Schon im Vorfeld enstand nicht unbedingt der Eindruck, dass Sat.1 für "Big Brother" so richtig die Werbetrommel gerührt hat. Vor allem angesichts der Tatsache, dass immerhin die Mutter aller Realityshows zurückgekehrt ist, wirkte es stets so, als würde Sat.1 mit angezogener Handbremse fahren und dem Format nur geringe Priorität einzuräumen. Diverse handwerkliche Mängel und Fehlentscheidungen (kein Livestream etc.), die Missachtung der Wünsche der Fans und eine offensichtlich falsche Erwartungshaltung des Senders dürften Schuld an der Misere sein.
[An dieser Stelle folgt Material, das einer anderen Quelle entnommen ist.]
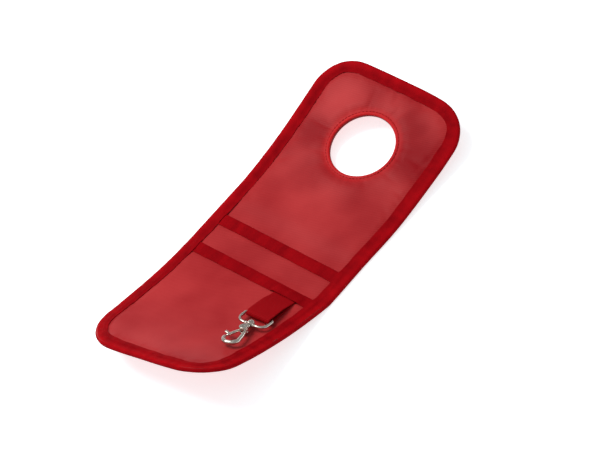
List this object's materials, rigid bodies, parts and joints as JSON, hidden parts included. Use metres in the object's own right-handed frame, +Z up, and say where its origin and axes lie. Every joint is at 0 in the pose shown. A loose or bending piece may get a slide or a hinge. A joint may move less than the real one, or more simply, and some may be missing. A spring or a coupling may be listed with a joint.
{
  "type": "door hanger pouch",
  "caption": "Padded red cloth panel with a round hole that hangs on a door handle, two flat stacked pockets, bound edges and a webbing loop with a swivel snap hook.",
  "frame": {"origin": "under the middle of the object's box, on the surface that it lies on", "axes": "+Y along the panel towards the end with the round hole, +X across it towards the side that carries the webbing loop, +Z up off the pocket side"},
  "size_m": [0.1454, 0.3346, 0.0525],
  "materials": {
    "coated_cloth": "fine ribbed weave with a satin coating",
    "back_cloth": "fine ribbed weave with a satin coating",
    "foam": "matte open-cell foam",
    "binding_tape": "woven tape, soft sheen",
    "thread": "twisted polyester",
    "webbing": "woven webbing with cross ribs",
    "nickel": "cast and nickel plated, satin",
    "steel": "drawn wire"
  },
  "bodies": {
    "panel": {"back_facing": "back_cloth", "foam_interlining": "foam", "front_facing": "coated_cloth", "inner_pocket": "coated_cloth", "outer_pocket": "coated_cloth", "inner_pocket_binding": "binding_tape", "outer_pocket_binding": "binding_tape", "edge_binding": "binding_tape", "strap_tail": "webbing", "edge_binding_thread": "thread", "inner_pocket_thread": "thread", "outer_pocket_thread": "thread", "hole_thread": "thread"},
    "strap": {"hook_strap": "webbing"},
    "eye": {"swivel_eye": "nickel"},
    "hook": {"hook_body": "nickel", "gate_pin": "steel", "gate_spring": "steel"},
    "gate": {"gate_lever": "nickel"}
  },
  "joints": [
    {"name": "strap_hinge", "type": "hinge", "parent": "panel", "child": "strap", "pos_m": [0.04026, -0.04794, 0.01166], "axis": [-0.9975, -0.0709, -0.0004], "range_deg": [0, 120]},
    {"name": "eye_pivot", "type": "hinge", "parent": "strap", "child": "eye", "pos_m": [0.0423, -0.07666, 0.01929], "axis": [-0.9936, -0.1119, 0.0148], "range_deg": [0, 75]},
    {"name": "hook_swivel", "type": "hinge", "parent": "eye", "child": "hook", "pos_m": [0.0423, -0.07666, 0.01929], "axis": [0.1092, -0.9196, 0.3775], "range_deg": [-20, 20]},
    {"name": "gate_pivot", "type": "hinge", "parent": "hook", "child": "gate", "pos_m": [0.04378, -0.0959, 0.02708], "axis": [-0.1383, 0.362, 0.9219], "range_deg": [0, 22], "stiffness_Nm_per_rad": 0.1, "springref_deg": -17.19, "deforming": ["gate_spring"]}
  ]
}
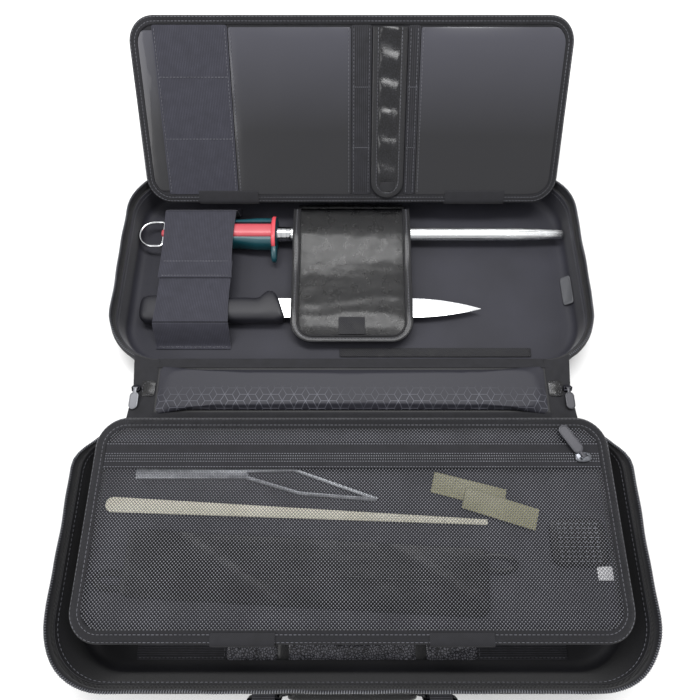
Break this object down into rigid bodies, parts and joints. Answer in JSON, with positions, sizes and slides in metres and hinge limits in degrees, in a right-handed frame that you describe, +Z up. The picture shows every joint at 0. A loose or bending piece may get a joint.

Für anspruchsvolleres Reality-TV, in dem nicht alles auf Teufel komm raus auf Krawall gebürstet ist, sind allem Anschein nach auch viele Zuschauer kaum noch empfänglich. Diese schmerzhafte Erfahrung musste Ende 2019 auch VOX mit dem gescheiterten Comeback der Abenteuer-Realityshow "Survivor" machen. Lobenswert ist, dass sich die Redaktion von den enttäuschenden Quoten jedoch nicht entmutigen ließ und gerade in der zweiten Staffelhälfte einige kreative Ideen für Wochenaufgaben und Matches umgesetzt hat - auch der Schnitt und die Produktion der Tageszusammenfassung wurden professioneller. Es war zu spüren, dass die Macher selbst Spaß an der Sendung und die Bewohner liebgewonnen hatten.
Sat.1


Die Zukunftsaussichten für "Big Brother" sind alles andere als rosig. Ein genauer Blick auf die Quoten offenbart, dass die vergangene Staffel im Schnitt zwischen 800.000 und einer Million Zuschauer verfolgt haben. Verglichen mit den späteren Staffeln bei RTL Zwei fällt der Unterschied gar nicht mal so eklatant aus. Schon zwischen 2007 und 2011 bestand der harte Kern der deutschen "Big Brother"-Community aus vergleichbaren Reichweiten. Problematisch war allerdings die Tatsache, dass gerade junge Zuschauer in der Zielgruppe der 14- bis 49-Jährigen dem Format fernblieben und die Marktanteile in dieser Altersklasse ungenügend waren. Nun ist Sat.1 allerdings auch kein Sender, der beim jungen Publikum ein sonderlich hohes Standing hat, das zeitgleich seit vielen Jahren verlässlich mit Daily Soaps bei RTL und RTL Zwei versorgt wird. Dennoch dürfte eine weitere Staffel nach dieser Erfahrung bei Sat.1 in weite Ferne gerückt sein. Tot ist das Format allerdings nicht. Irgendwo auf der Welt wird es immer heißen: Big Brother is watching you.
Die Finalisten von "Big Brother" 2020 Sat.1/EndemolShine/Stefan Menne


18.05.2020 - Glenn Riedmeier/TV Wunschliste
Bild: Sat.1


[www.wunschliste.de]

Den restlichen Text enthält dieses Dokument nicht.